→ **To be done**
Copy out all the data, word for word.

##### Stored data

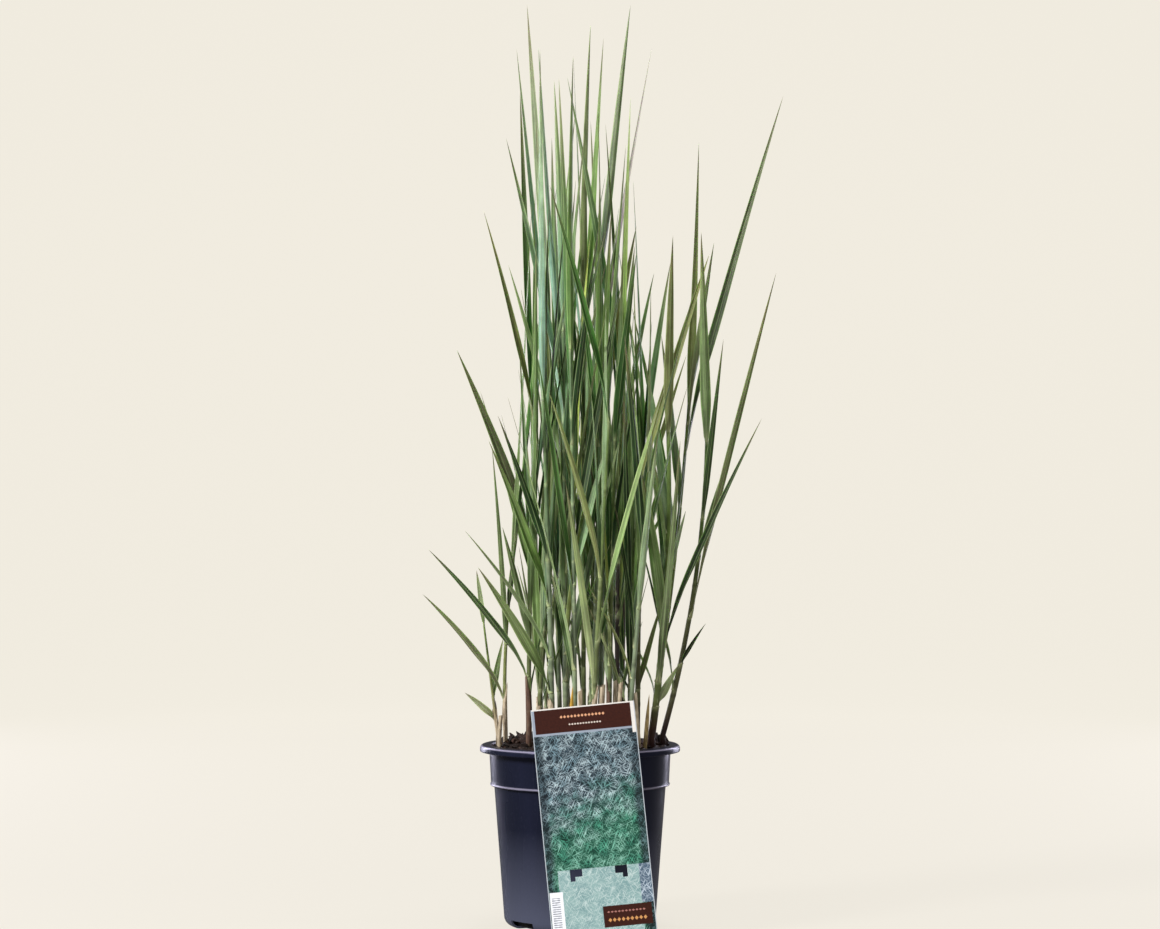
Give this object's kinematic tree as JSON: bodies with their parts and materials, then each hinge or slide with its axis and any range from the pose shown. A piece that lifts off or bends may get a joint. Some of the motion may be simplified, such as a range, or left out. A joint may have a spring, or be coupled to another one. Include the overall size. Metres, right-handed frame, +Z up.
{
  "type": "potted ornamental grass",
  "caption": "Upright clump of switchgrass: leafy stems, cut straw stubs and dead leaves in soil, in a stepped round nursery pot with a plain printed card leaning on its rim.",
  "frame": {"origin": "centre of the pot's underside, at floor level", "axes": "+Z up along the pot's axis, -Y to the front, where the card leans on the rim, +X to the right seen from the front"},
  "size_m": [0.3085, 0.2299, 0.796],
  "materials": {
    "foliage": "satin",
    "straw": "matte",
    "dead_leaf": "matte",
    "soil": "matte",
    "pot_plastic": "satin",
    "label_card": "satin"
  },
  "bodies": {
    "root": {"culm_01": "foliage", "culm_02": "foliage", "culm_03": "foliage", "culm_04": "foliage", "culm_05": "foliage", "culm_06": "foliage", "culm_07": "foliage", "culm_08": "foliage", "culm_09": "foliage", "culm_10": "foliage", "culm_11": "foliage", "culm_12": "foliage", "culm_13": "foliage", "culm_14": "foliage", "culm_15": "foliage", "culm_16": "foliage", "culm_17": "foliage", "culm_18": "foliage", "culm_19": "foliage", "culm_20": "foliage", "culm_21": "foliage", "culm_22": "foliage", "culm_23": "foliage", "culm_24": "foliage", "culm_25": "foliage", "culm_26": "foliage", "culm_27": "foliage", "culm_28": "foliage", "stub_01": "straw", "stub_02": "straw", "stub_03": "straw", "stub_04": "straw", "stub_05": "straw", "stub_06": "straw", "stub_07": "straw", "dead_leaf_01": "dead_leaf", "dead_leaf_02": "dead_leaf", "soil": "soil", "pot": "pot_plastic", "label": "label_card"}
  },
  "joints": []
}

##########

→ **Solution to the exercise**
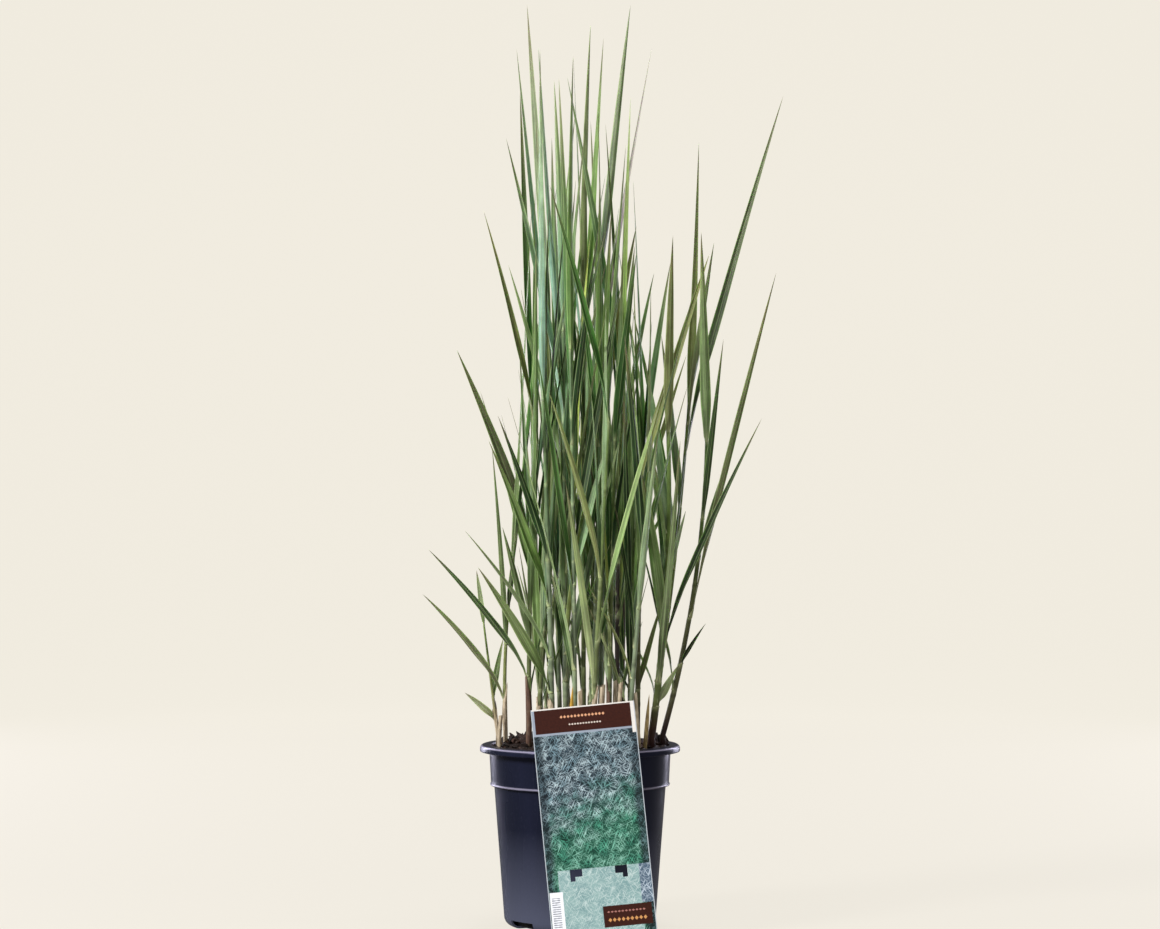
Give this object's kinematic tree as JSON: bodies with their parts and materials, then each hinge or slide with its axis and any range from the pose shown. A piece that lifts off or bends may get a joint. Some of the motion may be simplified, such as a range, or left out. A joint may have a spring, or be coupled to another one. Include the overall size. Metres, right-handed frame, +Z up.
{
  "type": "potted ornamental grass",
  "caption": "Upright clump of switchgrass: leafy stems, cut straw stubs and dead leaves in soil, in a stepped round nursery pot with a plain printed card leaning on its rim.",
  "frame": {"origin": "centre of the pot's underside, at floor level", "axes": "+Z up along the pot's axis, -Y to the front, where the card leans on the rim, +X to the right seen from the front"},
  "size_m": [0.3085, 0.2299, 0.796],
  "materials": {
    "foliage": "satin",
    "straw": "matte",
    "dead_leaf": "matte",
    "soil": "matte",
    "pot_plastic": "satin",
    "label_card": "satin"
  },
  "bodies": {
    "root": {"culm_01": "foliage", "culm_02": "foliage", "culm_03": "foliage", "culm_04": "foliage", "culm_05": "foliage", "culm_06": "foliage", "culm_07": "foliage", "culm_08": "foliage", "culm_09": "foliage", "culm_10": "foliage", "culm_11": "foliage", "culm_12": "foliage", "culm_13": "foliage", "culm_14": "foliage", "culm_15": "foliage", "culm_16": "foliage", "culm_17": "foliage", "culm_18": "foliage", "culm_19": "foliage", "culm_20": "foliage", "culm_21": "foliage", "culm_22": "foliage", "culm_23": "foliage", "culm_24": "foliage", "culm_25": "foliage", "culm_26": "foliage", "culm_27": "foliage", "culm_28": "foliage", "stub_01": "straw", "stub_02": "straw", "stub_03": "straw", "stub_04": "straw", "stub_05": "straw", "stub_06": "straw", "stub_07": "straw", "dead_leaf_01": "dead_leaf", "dead_leaf_02": "dead_leaf", "soil": "soil", "pot": "pot_plastic", "label": "label_card"}
  },
  "joints": []
}